Los fieles que colaboren en virtud de convenciones con la  prelatura  pueden  ser fieles que pertenecían ya a la prelatura o bien otros que deciden participar de su misión. También puede ocurrir (que es precisamente lo que ha sucedido en la erección de la primera prelatura personal, la del Opus Dei) que la Santa Sede, previendo con certeza que habrá un número congruente de fieles, erija la prelatura para los católicos que quieran incorporarse voluntariamente a ella mediante convenciones con el objeto de beneficiarse de su actividad y cooperar con ella (del mismo modo previsto, por ejemplo, para la erección de ordinariatos personales para fieles provenientes del anglicanismo). Evidentemente, el hecho de que en estos casos la pertenencia a la prelatura sea voluntaria no impide que la prelatura siga siendo tal, es decir, los vínculos de comunión de los que antes se hablaba siguen siendo de la misma naturaleza, ya que el Prelado ha recibido la misión y la correspondiente potestad sagrada de la Iglesia, no de los fieles.

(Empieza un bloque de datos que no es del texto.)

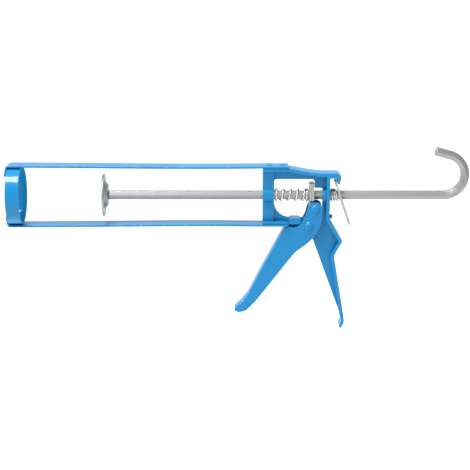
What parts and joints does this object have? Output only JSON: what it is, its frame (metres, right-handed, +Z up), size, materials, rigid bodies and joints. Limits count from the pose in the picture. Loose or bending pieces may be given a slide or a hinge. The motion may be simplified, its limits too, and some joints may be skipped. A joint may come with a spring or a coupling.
{
  "type": "caulking gun",
  "caption": "Skeleton caulking gun: ring and strap cradle, pressed handle frame, lever trigger, hexagonal push rod with hook and plunger.",
  "frame": {"origin": "centre of the nose ring's front face, on the push rod's axis", "axes": "+X along the rod from the ring to the pull hook, +Z up away from the trigger, +Y to the gun's right side seen from behind the ring"},
  "size_m": [0.4218, 0.0534, 0.1686],
  "materials": {
    "blue_paint": "gloss blue paint over pressed steel",
    "zinc_plate": "bright zinc plate with fine scratches",
    "spring_wire": "zinc plated spring wire",
    "rod_steel": "drawn steel bar with fine lengthwise lines"
  },
  "bodies": {
    "frame": {"nose_ring": "blue_paint", "top_rail": "blue_paint", "bottom_rail": "blue_paint", "frame_half_left": "blue_paint", "frame_half_right": "blue_paint", "top_rail_rivets": "blue_paint", "bottom_rail_rivets": "blue_paint", "stop_peg": "blue_paint", "drive_spring": "spring_wire", "release_spring": "spring_wire"},
    "trigger": {"trigger": "blue_paint", "trigger_pivot_rivet": "blue_paint", "pivot_spacers": "zinc_plate", "driver_pin": "blue_paint", "driver_roller": "zinc_plate"},
    "drive_plates": {"drive_plate_front": "zinc_plate", "drive_plate_rear": "zinc_plate"},
    "release_lever": {"release_lever": "zinc_plate"},
    "rod": {"push_rod": "rod_steel", "plunger_disc": "zinc_plate", "rod_end_washer": "zinc_plate"}
  },
  "joints": [
    {"name": "trigger_pull", "type": "hinge", "parent": "frame", "child": "trigger", "pos_m": [0.2733, 0, -0.0281], "axis": [0, -1, 0], "range_deg": [0, 38], "stiffness_Nm_per_rad": 0.25, "springref_deg": -28.65, "deforming": ["drive_spring"]},
    {"name": "plates_slide", "type": "slide", "parent": "frame", "child": "drive_plates", "axis": [-1, 0, 0], "range_m": [0, 0.0113]},
    {"name": "release_press", "type": "hinge", "parent": "frame", "child": "release_lever", "pos_m": [0.2971, 0, 0.013], "axis": [0, 1, 0], "range_deg": [0, 16.5], "stiffness_Nm_per_rad": 0.05, "springref_deg": -28.65, "deforming": ["release_spring"]},
    {"name": "rod_slide", "type": "slide", "parent": "frame", "child": "rod", "axis": [1, 0, 0], "range_m": [-0.078, 0.14]}
  ],
  "couplings": [
    {"joint": "plates_slide", "follows": "trigger_pull", "m_per_rad": 0.01683}
  ]
}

3.           El Opus Dei, prelatura personal

Consta que desde los primeros años de existencia del Opus Dei, san Josemaría preveía la necesidad de que la Obra estuviese gobernada por una jurisdicción personal. Pero para que la jerarquía eclesiástica considerase la necesidad pastoral que ponía de manifiesto ese fenómeno de vida cristiana y decidiese encargar a un prelado su cuidado, la realidad apostólica del Opus Dei debía crecer, y la reflexión teológica y canónica que confluyó en el Vaticano II necesitaba madurar. Durante ese desarrollo, el fenómeno nacido debía entablar las necesarias relaciones intra-eclesiales, de manera que hubo de asumir diversas formas jurídicas, aunque ninguna de ellas recogía adecuadamente su realidad apostólica y pastoral.

Independientemente de la forma institucional, la vida del Opus Dei estuvo desde sus inicios regida por san Josemaría, que, como Pastor, conducía la labor formativa  y apostólica de los fieles de la Obra, ayudado más tarde por los sacerdotes que se ordenaban para colaborar con él en esta tarea. El Opus Dei, como unidad orgánica sustentada por el ejercicio del sacerdocio común y el sacerdocio ministerial, era así, de hecho, una realidad necesitada de ser regida por una autoridad eclesiástica con jurisdicción personal, sin que por eso sus fieles dejasen de pertenecer a las respectivas diócesis.

Por esta razón, el fundador del Opus Dei señaló la figura de la prelatura personal como solución al problema de la configuración jurídica eclesial para la Obra. Su cumplimiento llegó después de su muerte, cuando Juan Pablo II erigió la Prelatura de la Santa Cruz y Opus Dei, con la Const. Ap. Ut sit, de 28 de noviembre de 1982, que fue ejecutada el 19 de marzo de 1983, y nombró Prelado al primer sucesor de san Josemaría, Mons. Álvaro del Portillo. La erección de la Prelatura no es el resultado de la evolución de una de las formas institucionales que el Opus Dei hubo de asumir (lo que habría sido imposible), sino un desarrollo de la organización eclesiástica, para hacer frente al fenómeno de vida cristiana presente en la realidad del Opus Dei.

La Prelatura del Opus Dei no agota la figura de las prelaturas personales. En el futuro la Santa Sede podría erigir otras con características diversas: de ámbito sólo nacional o regional, para necesidades surgidas de circunstancias no ligadas a un fenómeno carismático, sino meramente humanas (étnicas, profesionales, nacidas de la movilidad humana, etc.), con una misión pastoral que comprenda también los servicios típicamente parroquiales, etc. En todo caso, la aplicación de la figura jurídica de las prelaturas personales al Opus Dei constituye un claro criterio interpretativo de la normativa canónica sobre este tipo de circunscripción.

4.           Presencia de Dios

La expresión “presencia de Dios” tiene un sentido objetivo y un sentido subjetivo. Objetivamente significa que Dios, en cuanto creador y providente, está presente en todas las cosas confiriéndoles el ser y manteniéndolas en el ser; y también que, en virtud de su libertad y de su amor, se ha hecho presente en Cristo y en la Eucaristía. Subjetivamente, significa que el hombre se hace consciente de esa presencia divina y crece en ella hasta dejar que ilumine toda su vida. Esta es la perspectiva desde la que ordinariamente la considera san Josemaría.

Es  el  sentido  de  la  filiación  divina –columna vertebral del espíritu del Opus Dei– la fuente de la que mana la constante presencia de Dios en la vida de san Josemaría. Es además el rasgo concreto   y palmario que testimoniaron los que lo conocieron y convivieron con él, junto –en lo humano– con la simpatía, el ingenio y   el buen humor y la fina caridad. Fue una tenaz conquista, fruto de la gracia y de su correspondencia. Se aprecia, ya desde los comienzos, que el Espíritu Santo le otorgó el don de una continua presencia de Dios, que fue incesante a lo largo de toda su vida y se hizo creciente con el paso de los años.

“En Dios vivimos, nos movemos y existimos” (Hch 17, 27-28): vivimos porque Él nos ha creado, y permanecemos  en la vida porque Él nos sostiene con su amorosa providencia. Asimismo tenemos la convicción de que Dios está con nosotros, siempre, no como un ente abstracto  o una fuerza impersonal, sino como Padre que es, amoroso y misericordioso.